In June 2010, at the All Partners Consultations (APC) held in Britannia Hotel, London, His Eminence Makinde and a former President and General Secretary of the Methodist Church, Britain, the Rev Dr Martyn Atkins met and agreed on behalf of the two Conferences to the need for a Chaplain for the Nigerian Methodists in the UK. The Consultation considered how the Methodist Church in Britain might explore with partners the best structure through which future mission partners might develop. This developnent gave birth to the emergence of the Nigerian Methodist Chaplaincy, United Kingdom in 2013. At the age of 70, His Eminence Makinde retired as the prelate, Methodist Church Nigeria and in 2013 had a smooth hand over to his successor, His Eminence Dr Samuel Kanu Chukwuemeka Uche.

His Eminence Makinde at 77, 7 years after his retirement calls us to rethink ‘Asaba Ordinis,’ our corporate episkope as a response to Methodist missional ecclesiology against the appearance of settled episkope or a spiral of committee settled by compromise. To break it down; Methodism, is a fundamental belief in the Bible and Jesus Christ as Lord and Saviour; “Missional” essentially means adopting a missionary lifestyle, and “Ecclesiology” means the study of the nature and structure of the Church. Methodist missional ecclesiology is a way of understanding the Church not as a building or an institution but as a community of witness, called into being and equipped by God, and sent into the world to proclaim the gospel for the sake of others. ‘Asaba Ordinis’ in the missional and corporate sense of oversight nurtures the mission of God that creates and empowers the people, the church and renew the nation. ‘Asaba Ordinis,’ a corporate episkope for Methodist missional ecclesiology alerts us to the notion that we are both recipients of the mission of God, the sending of the Son and the Spirit, and participant in it, our sending for the sake of others. In my book, Missional Leadership for Repositioning Nigerian Methodism, I explained that as participants in God’s mission, we need to restore the five fold ministry in order to hear the voices from the edge.

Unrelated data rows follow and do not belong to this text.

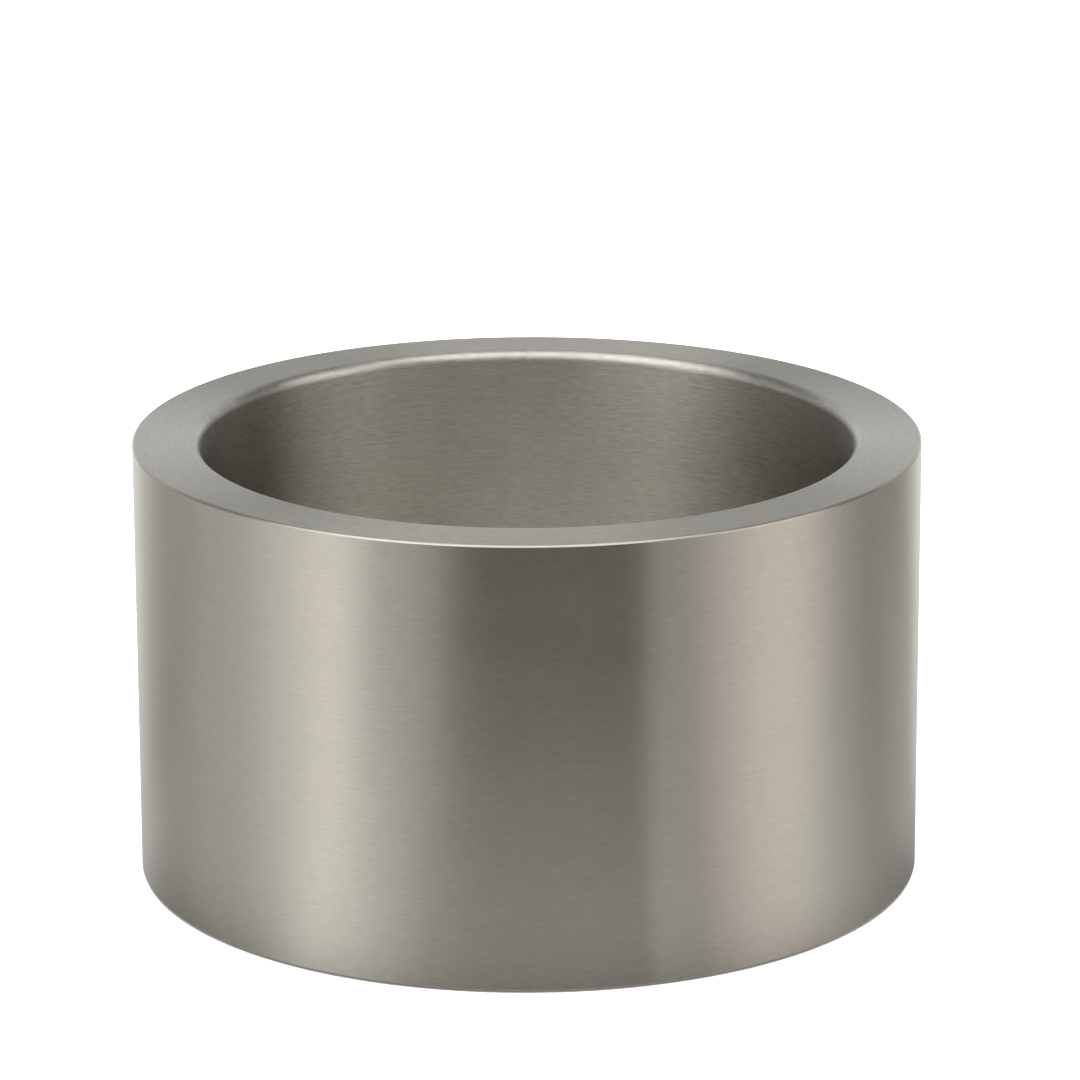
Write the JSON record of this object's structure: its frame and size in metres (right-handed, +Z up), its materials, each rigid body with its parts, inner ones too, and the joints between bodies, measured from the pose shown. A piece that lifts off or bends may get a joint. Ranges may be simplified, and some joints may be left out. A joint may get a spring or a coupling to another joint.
{
  "type": "beverage tub",
  "caption": "Round double-wall stainless steel beverage tub with a straight wall, a wide flat rim, an open ice well and push-in rubber feet.",
  "frame": {"origin": "centre of the circle on which the undersides of the four feet lie, under the tub's axis", "axes": "+Z up along the tub's axis; +Y to the back, where the shell's upright seam is; +X to the right seen from the front"},
  "size_m": [0.292, 0.292, 0.165],
  "materials": {
    "shell_steel": "satin stainless steel with very fine horizontal brushing that runs round the wall",
    "liner_steel": "satin stainless steel with fine concentric brushing on the rim and the floor, faint water marks",
    "base_steel": "plain dull stainless steel sheet with a fine spun grain",
    "weld_steel": "ground and polished weld metal, brighter than the sheet beside it",
    "insulation_foam": "cut closed-cell foam, matt, with a fine cell texture",
    "foot_rubber": "moulded black rubber, matt, slightly scuffed where it meets the table"
  },
  "bodies": {
    "root": {"outer_shell": "shell_steel", "shell_seam_weld": "weld_steel", "inner_liner": "liner_steel", "rim_weld_bead": "weld_steel", "base_plate": "base_steel", "base_weld_bead": "weld_steel", "insulation_sleeve": "insulation_foam", "insulation_pad": "insulation_foam", "foot_front_left": "foot_rubber", "foot_front_right": "foot_rubber", "foot_back_left": "foot_rubber", "foot_back_right": "foot_rubber", "vent_plug": "foot_rubber"}
  },
  "joints": []
}
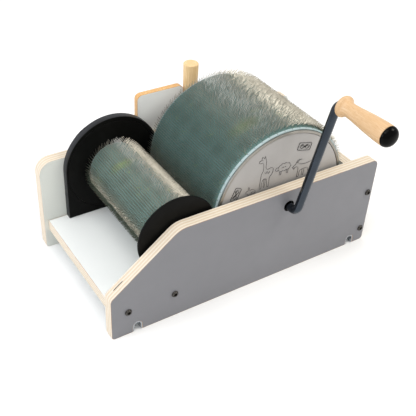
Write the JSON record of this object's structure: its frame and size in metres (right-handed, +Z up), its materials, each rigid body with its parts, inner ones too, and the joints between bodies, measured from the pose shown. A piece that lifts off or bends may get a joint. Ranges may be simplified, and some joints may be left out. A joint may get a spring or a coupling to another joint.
{
  "type": "hand-cranked drum carder",
  "caption": "Hand-cranked drum carder: two pin-clothed drums between laminated plywood side panels, with a feed tray, a bent steel crank, a crossed drive band and a batt pick.",
  "frame": {"origin": "bottom centre of the whole object's box, on the table surface", "axes": "+X towards the crank side, -Y towards the feed tray, +Z up; both drums turn about X"},
  "size_m": [0.3664, 0.424, 0.2887],
  "materials": {
    "laminate": "grey laminate on birch plywood",
    "pale_laminate": "white laminate on birch plywood",
    "beech": "turned beech, oiled",
    "pick_wood": "planed hardwood dowel",
    "drum_end": "printed light grey board",
    "black_plastic": "satin black",
    "gloss_black": "gloss black",
    "nylon": "natural nylon",
    "drum_cloth": "teal card cloth with steel pins",
    "licker_cloth": "pale teal card cloth with steel pins",
    "band": "round polyurethane band",
    "steel": "zinc plated",
    "crank_steel": "blued",
    "drum_tube": "turned"
  },
  "bodies": {
    "frame": {"right_side_panel": "laminate", "left_side_panel": "laminate", "feed_tray": "pale_laminate", "rear_panel": "pale_laminate", "screw_right_tray_front": "steel", "screw_right_tray_rear": "steel", "screw_right_back_lower": "steel", "screw_right_back_upper": "steel", "screw_left_tray_front": "steel", "screw_left_tray_rear": "steel", "screw_left_back_lower": "steel", "screw_left_back_upper": "steel", "clamp_liner_right_front": "steel", "clamp_liner_right_rear": "steel", "clamp_liner_left_front": "steel", "clamp_liner_left_rear": "steel", "drum_bush_right": "nylon", "licker_bush_right": "nylon", "drum_bush_left": "nylon", "licker_bush_left": "nylon", "arch_plate": "black_plastic", "arch_screw_front": "steel", "arch_screw_rear": "steel", "guard_board": "pale_laminate", "guard_screw_front": "steel", "guard_screw_rear": "steel", "drive_band": "band"},
    "drum": {"drum_shell": "drum_tube", "drum_end_right": "drum_end", "drum_end_left": "drum_end", "drum_card_cloth": "drum_cloth", "drum_axle": "steel", "drum_spacer": "nylon", "crank_pin": "steel", "crank_rod": "crank_steel", "drum_pulley": "black_plastic", "drum_pulley_grub_screw": "steel", "handle_retaining_ring": "steel"},
    "licker": {"licker_axle": "steel", "licker_core": "beech", "licker_card_cloth": "licker_cloth", "licker_flange_right": "black_plastic", "licker_flange_left": "black_plastic", "licker_pulley": "black_plastic", "licker_pulley_grub_screw": "steel"},
    "handle": {"handle_grip": "beech", "handle_cap": "gloss_black"},
    "pick": {"pick_handle": "pick_wood", "pick_spike": "steel"}
  },
  "joints": [
    {"name": "crank_turn", "type": "hinge", "parent": "frame", "child": "drum", "pos_m": [-0.04525, 0.056, 0.119], "axis": [1, 0, 0], "continuous": true},
    {"name": "licker_turn", "type": "hinge", "parent": "frame", "child": "licker", "pos_m": [-0.04525, -0.106, 0.119], "axis": [1, 0, 0], "continuous": true},
    {"name": "handle_spin", "type": "hinge", "parent": "drum", "child": "handle", "pos_m": [-0.04525, 0.09767, 0.27451], "axis": [1, 0, 0], "continuous": true},
    {"name": "pick_lift", "type": "slide", "parent": "frame", "child": "pick", "axis": [0, 0, 1], "range_m": [0, 0.09]}
  ],
  "couplings": [
    {"joint": "licker_turn", "follows": "crank_turn", "ratio": -0.25}
  ]
}
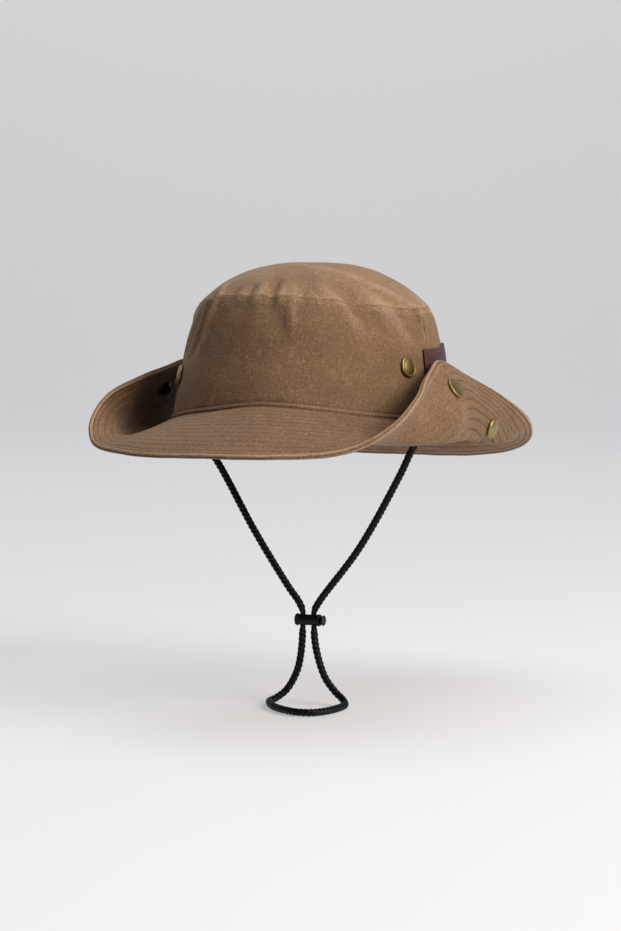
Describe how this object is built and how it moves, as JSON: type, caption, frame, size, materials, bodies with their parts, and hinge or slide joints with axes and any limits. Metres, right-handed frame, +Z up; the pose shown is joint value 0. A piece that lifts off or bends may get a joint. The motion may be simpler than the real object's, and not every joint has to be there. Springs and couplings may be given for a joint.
{
  "type": "safari hat",
  "caption": "Waxed cotton safari hat with a domed crown, a stitched two-ply brim turned up at both sides, brass snaps, a blank leather patch and a cord chin strap with a spring toggle.",
  "frame": {"origin": "middle of the head opening, level with the mean height of the seam between crown and brim, where the hat sits on a head", "axes": "+Z up through the crown, -Y towards the front of the hat, +X to the wearer's left"},
  "size_m": [0.234, 0.338, 0.2852],
  "materials": {
    "waxed_cotton": "waxed woven cotton, brown, matt with a dull wax sheen, with rows of tonal stitching on the brim",
    "patch_leather": "dark brown smooth leather, blank, with a stitched edge",
    "brass": "aged brass, satin",
    "braided_cord": "black round braided cord",
    "toggle_plastic": "black moulded plastic"
  },
  "bodies": {
    "hat": {"crown_top": "waxed_cotton", "crown_wall": "waxed_cotton", "brim_upper": "waxed_cotton", "brim_under": "waxed_cotton", "leather_patch": "patch_leather", "crown_snap_left": "brass", "flap_snap_left": "brass", "flap_socket_left": "brass", "rear_snap_left": "brass", "crown_snap_right": "brass", "flap_snap_right": "brass", "flap_socket_right": "brass", "rear_snap_right": "brass", "cord_tab_left": "waxed_cotton", "cord_tab_right": "waxed_cotton", "cord": "braided_cord", "toggle_barrel": "toggle_plastic"},
    "button": {"toggle_button": "toggle_plastic"}
  },
  "joints": [
    {"name": "button_press", "type": "slide", "parent": "hat", "child": "button", "axis": [-1, 0, 0], "range_m": [0, 0.0015], "stiffness_N_per_m": 400, "springref_m": -0.003}
  ]
}
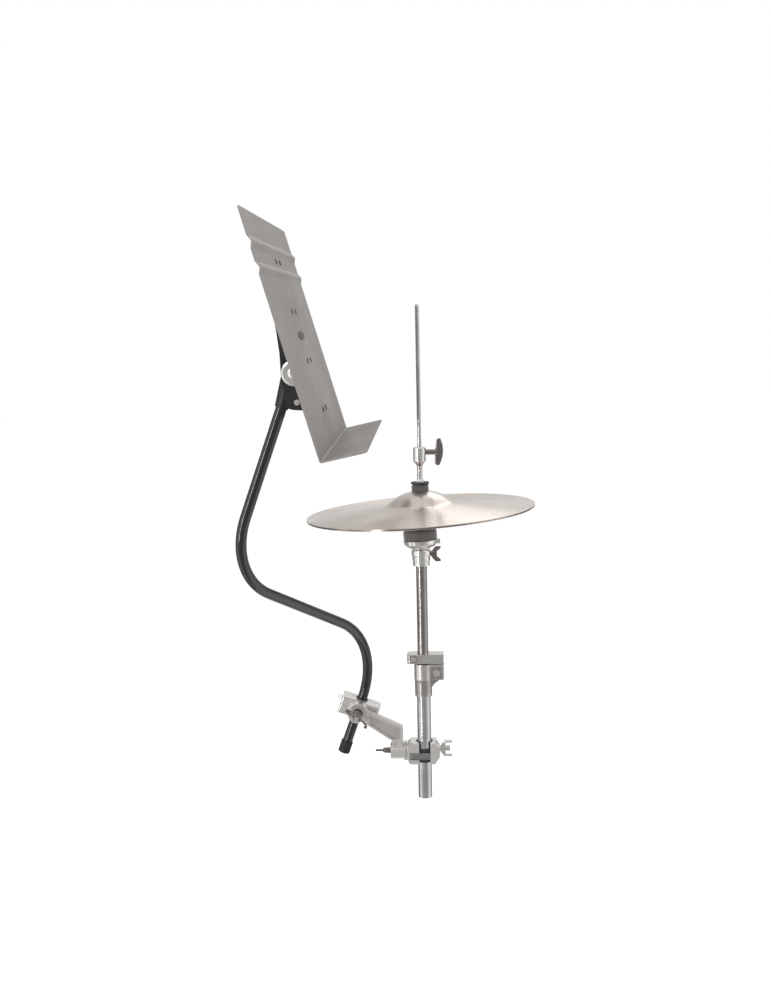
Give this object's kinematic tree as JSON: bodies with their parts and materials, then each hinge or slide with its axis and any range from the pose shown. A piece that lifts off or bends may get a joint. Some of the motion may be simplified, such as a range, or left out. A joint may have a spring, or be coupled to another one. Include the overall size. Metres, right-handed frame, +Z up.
{
  "type": "hi-hat stand with music desk",
  "caption": "Cymbal pair on a telescoping stand top with pull rod and clutch, carrying a clamped S-bent tube that holds a tilting folded-sheet music desk",
  "frame": {"origin": "centre of the lower tube's cut bottom end", "axes": "+Z up along the stand tubes, +X the way the desk faces, -Y the near end of the desk"},
  "size_m": [0.4335, 0.6544, 0.8964],
  "materials": {
    "tube_chrome": "polished chrome",
    "cast_nickel": "satin nickel plated casting",
    "steel_bar": "plain steel",
    "bronze": "lathed bronze",
    "felt_dark": "dense felt",
    "nylon_black": "moulded nylon",
    "rubber_black": "moulded rubber",
    "tube_black": "gloss black",
    "bracket_black": "satin black",
    "desk_grey": "fine textured grey enamel",
    "badge_dark": "dark oval badge",
    "spring_steel": "spring wire"
  },
  "bodies": {
    "stand": {"lower_tube": "tube_chrome", "height_clamp": "cast_nickel", "clamp_bush": "nylon_black", "clamp_nut": "tube_chrome"},
    "height_bolt": {"height_wing_bolt": "tube_chrome"},
    "upper": {"upper_tube": "tube_chrome", "memory_lock_front": "cast_nickel", "memory_lock_rear": "cast_nickel", "memory_lock_pin": "tube_chrome", "seat_body": "tube_chrome", "rod_guide_top": "nylon_black", "rod_guide_bottom": "nylon_black", "return_spring": "spring_steel"},
    "lock_screw": {"memory_lock_screw": "tube_chrome"},
    "tilter": {"tilter_screw": "tube_chrome"},
    "seat": {"seat_cup": "tube_chrome", "seat_felt": "felt_dark", "bottom_cymbal": "bronze"},
    "rod": {"pull_rod": "tube_chrome", "rod_coupling": "tube_chrome", "lower_rod": "tube_chrome"},
    "clutch": {"clutch_body": "tube_chrome", "clutch_lock_nut": "tube_chrome", "clutch_flange": "nylon_black", "clutch_bottom_nut": "tube_chrome"},
    "clutch_screw": {"clutch_wing_screw": "tube_chrome"},
    "upper_cymbal": {"top_cymbal": "bronze", "clutch_felt_upper": "felt_dark", "clutch_felt_lower": "felt_dark"},
    "liner": {"jaw_liner": "nylon_black"},
    "clamp": {"clamp_jaw_left": "cast_nickel", "clamp_jaw_right": "cast_nickel", "clamp_hinge_pin": "tube_chrome", "gate_bar": "steel_bar", "ratchet_fixed": "cast_nickel"},
    "shoe": {"clamp_shoe": "steel_bar"},
    "clamp_screw": {"clamp_wing_screw": "tube_chrome"},
    "arm": {"arm": "cast_nickel", "ratchet_arm": "cast_nickel"},
    "arm_bolt": {"arm_wing_bolt": "tube_chrome"},
    "holder": {"holder_front": "cast_nickel", "holder_rear": "cast_nickel", "holder_hinge_pin": "tube_chrome", "holder_eye_bolt": "tube_chrome", "swivel_bolt": "tube_chrome"},
    "swivel_nut": {"swivel_wing_nut": "tube_chrome"},
    "holder_nut": {"holder_wing_nut": "tube_chrome"},
    "bush": {"split_bush": "nylon_black"},
    "bent_tube": {"s_tube": "tube_black", "tube_end_cap": "rubber_black", "tube_socket": "bracket_black"},
    "desk": {"desk_panel": "desk_grey", "desk_bracket": "bracket_black", "pivot_bolt": "tube_chrome", "pivot_disc_near": "tube_chrome", "pivot_disc_far": "tube_chrome", "stop_screw": "tube_chrome", "desk_badge": "badge_dark"}
  },
  "joints": [
    {"name": "height_slide", "type": "slide", "parent": "stand", "child": "upper", "axis": [0, 0, 1], "range_m": [0, 0.03]},
    {"name": "height_bolt_turn", "type": "hinge", "parent": "stand", "child": "height_bolt", "pos_m": [0.0216, 0, 0.2058], "axis": [0, 1, 0], "continuous": true},
    {"name": "rod_lift", "type": "slide", "parent": "upper", "child": "rod", "axis": [0, 0, 1], "range_m": [0, 0.02], "deforming": ["return_spring"]},
    {"name": "clutch_slide", "type": "slide", "parent": "rod", "child": "clutch", "axis": [0, 0, 1], "range_m": [0, 0.02]},
    {"name": "clutch_screw_turn", "type": "hinge", "parent": "clutch", "child": "clutch_screw", "pos_m": [0, 0, 0.554], "axis": [1, 0, 0], "continuous": true},
    {"name": "cymbal_rock", "type": "hinge", "parent": "clutch", "child": "upper_cymbal", "pos_m": [0, 0, 0.4897], "axis": [0, 1, 0], "range_deg": [-1, 3.27]},
    {"name": "seat_tilt", "type": "hinge", "parent": "upper", "child": "seat", "pos_m": [0, 0, 0.404], "axis": [0, 1, 0], "range_deg": [-1, 3.27]},
    {"name": "tilter_turn", "type": "hinge", "parent": "upper", "child": "tilter", "pos_m": [0, 0, 0.394], "axis": [1, 0, 0], "continuous": true},
    {"name": "lock_screw_turn", "type": "hinge", "parent": "upper", "child": "lock_screw", "pos_m": [-0.015, 0, 0.2277], "axis": [0, 1, 0], "continuous": true},
    {"name": "clamp_slide", "type": "slide", "parent": "stand", "child": "liner", "axis": [0, 0, 1], "range_m": [-0.01, 0.05]},
    {"name": "clamp_swing", "type": "hinge", "parent": "liner", "child": "clamp", "pos_m": [0, 0, 0.0753], "axis": [0, 0, 1], "range_deg": [-45, 45]},
    {"name": "shoe_slide", "type": "slide", "parent": "clamp", "child": "shoe", "axis": [1, 0, 0], "range_m": [0, 0.0015]},
    {"name": "clamp_screw_turn", "type": "hinge", "parent": "shoe", "child": "clamp_screw", "pos_m": [0, 0, 0.08], "axis": [1, 0, 0], "range_deg": [0, 432]},
    {"name": "arm_ratchet", "type": "hinge", "parent": "clamp", "child": "arm", "pos_m": [0, 0, 0.0766], "axis": [1, 0, 0], "range_deg": [-8, 8]},
    {"name": "arm_bolt_turn", "type": "hinge", "parent": "arm", "child": "arm_bolt", "pos_m": [0, 0, 0.0766], "axis": [1, 0, 0], "continuous": true},
    {"name": "holder_swivel", "type": "hinge", "parent": "arm", "child": "holder", "pos_m": [-0.10509, 0.0252, 0.14011], "axis": [0, 1, 0], "range_deg": [-15, 0]},
    {"name": "swivel_nut_turn", "type": "hinge", "parent": "holder", "child": "swivel_nut", "pos_m": [-0.10509, 0.0252, 0.14011], "axis": [0, 1, 0], "continuous": true},
    {"name": "holder_nut_turn", "type": "hinge", "parent": "holder", "child": "holder_nut", "pos_m": [-0.12813, 0.0252, 0.14845], "axis": [0, 1, 0], "continuous": true},
    {"name": "tube_turn", "type": "hinge", "parent": "holder", "child": "bush", "pos_m": [-0.10509, 0.0252, 0.14011], "axis": [0.3404, 0, 0.9403], "range_deg": [-8, 2]},
    {"name": "tube_slide", "type": "slide", "parent": "bush", "child": "bent_tube", "axis": [0.3404, 0, 0.9403], "range_m": [0, 0.02]},
    {"name": "desk_tilt", "type": "hinge", "parent": "bent_tube", "child": "desk", "pos_m": [-0.16182, -0.22195, 0.68921], "axis": [0.0187, -0.9998, 0], "range_deg": [-4, 50]}
  ],
  "couplings": [
    {"joint": "cymbal_rock", "follows": "seat_tilt", "ratio": 1},
    {"joint": "clamp_screw_turn", "follows": "shoe_slide", "rad_per_m": 5026.5}
  ]
}
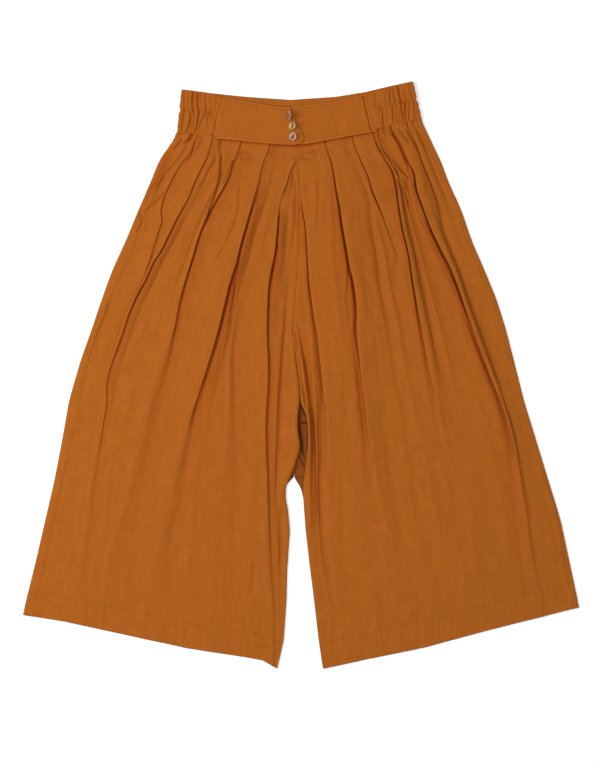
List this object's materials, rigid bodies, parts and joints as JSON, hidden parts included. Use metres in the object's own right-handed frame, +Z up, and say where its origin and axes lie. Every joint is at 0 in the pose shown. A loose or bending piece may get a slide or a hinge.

His Eminence Makinde at 77, 7 years after his retirement and a product of ‘Asaba Ordinis’ points us to the fact that ‘without the calling and sending activity of God we would have no knowledge of him, that the mission of God is a prime source of revelation.’ His Eminence Makinde embodies a profound approach and renewal to sharing God’s love and the restoration of the dignity, development, and integrity of the church. His Eminence Makinde at 77 reminds us about ‘Asaba Ordinis’ a guiding order, even when the missional and political landscape are bleak and the way is uncertain. ‘Asaba Ordinis’ as a means of promoting and consolidating fruitful episcopacy where permanent witness and missions exist guides against episcopal entanglement in ecclesiastic polity, institutional distortion, and bureaucracy.